There is no indication Whatsapp is going to be investigated for abuse of dominant position. Even if it was, the full process from start of investigation to actual enforcement of remedies would surely take over a decade to run. In consequence, it is likely that the remedies would effectively be applied at a moment in time where Whatsapp no longer has a dominant position or even the remedies no longer have an actual useful effect due to technological advancements.
Conclusion
Of course that the points I am raising here are debatable - but that is also part of the problem. The debate (ie, investigation and enforcement of a final decision) on the dominant position should occur within a timeframe which allows for useful remedies to be implemented while they still make sense.
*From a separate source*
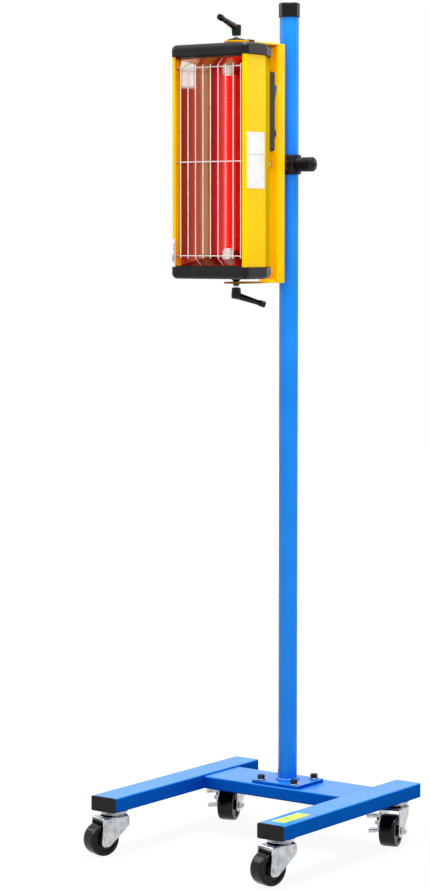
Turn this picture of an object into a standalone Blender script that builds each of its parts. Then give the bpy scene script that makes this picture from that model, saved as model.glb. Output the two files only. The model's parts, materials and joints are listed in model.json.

The current EU abuse of dominant position enforcement system is ill suited for technology enabled sectors in the 21st century and there are two ways of reforming it. One, would be to make all stages quicker (a lot quicker) so that remedies have a chance to work instead of being applied out of time. The second option would be to make do with enforcement at all since today's dominant positions are inherently unstable (a topic for another post) and as the speed of market penetration by new technologies accelerates, the period of dominance for any given company/technology becomes shorter and shorter thus muting the need for enforcement.
Abuse of dominant position enforcement, please go quick or go home.